Heinrich Ey, a fund manager at Allianz Global Investors in Frankfurt, which manages about 300 billion euros including Telefonica and Deutsche Telekom shares, said the Spanish company had to “rush and react” after S&P’s cut and Slim’s KPN bid. “The big question down the road is on consolidation,” he said.
O2 Germany and E-Plus compete with the two larger operators Vodafone Group Plc and Deutsche Telekom in Europe’s largest wireless market. O2’s market share of service revenue at about 15 percent was little changed in the last three years.
“What’s the story? There’s no growth story in European mobile,” Espirito Santo’s Hogley said. “Germany on its own becomes a bit peripheral.”
While Germany has been less affected by the region’s debt crisis, growth of its wireless market is also slower because more consumers already own a mobile phone.
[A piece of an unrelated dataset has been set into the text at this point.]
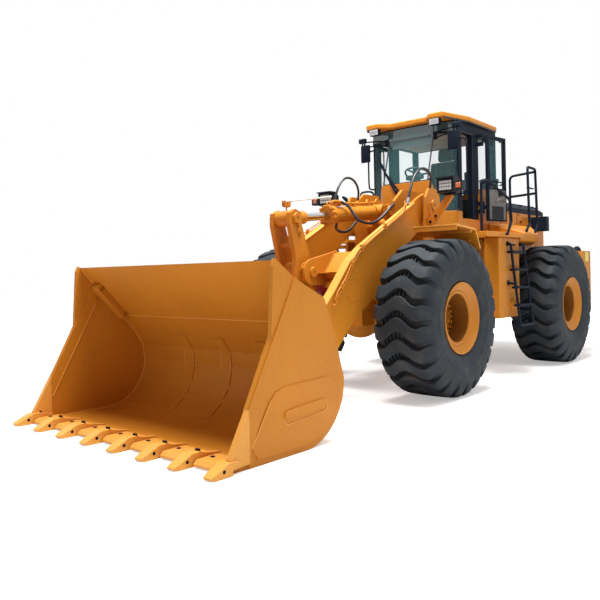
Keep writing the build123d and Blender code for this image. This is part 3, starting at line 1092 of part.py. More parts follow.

German mobile-phone subscriptions rose 4.8 percent in 2011, compared with growth of 5.6 percent in all of Europe, according to data compiled by Bloomberg Industries. Wireless penetration reached 139 percent in 2011 compared with 130.3 percent for the region.
Telefonica’s German business, its second-largest European market with 25 million subscribers, may be valued at as much as 9 billion euros, according to Citigroup Inc.
By listing a stake in the unit, Telefonica is going against the trend of operators seeking to divest minority holdings in favor of full ownership of assets. Vodafone has sold stakes in France and Poland, while France Telecom has disposed of assets in Switzerland and is exiting Austria.
Telefonica this week also cut the cash portion of its 2012 dividend by 69 percent. Investors in the German unit may themselves demand a payout, said Paul Marsch, an analyst at Berenberg Bank in London.
“Listing the asset like this might solve your problem in terms of giving you increased liquidity at a time of huge uncertainty, but it’s not cost free,” Marsch said. “That begs the question as to management thinking and strategy.”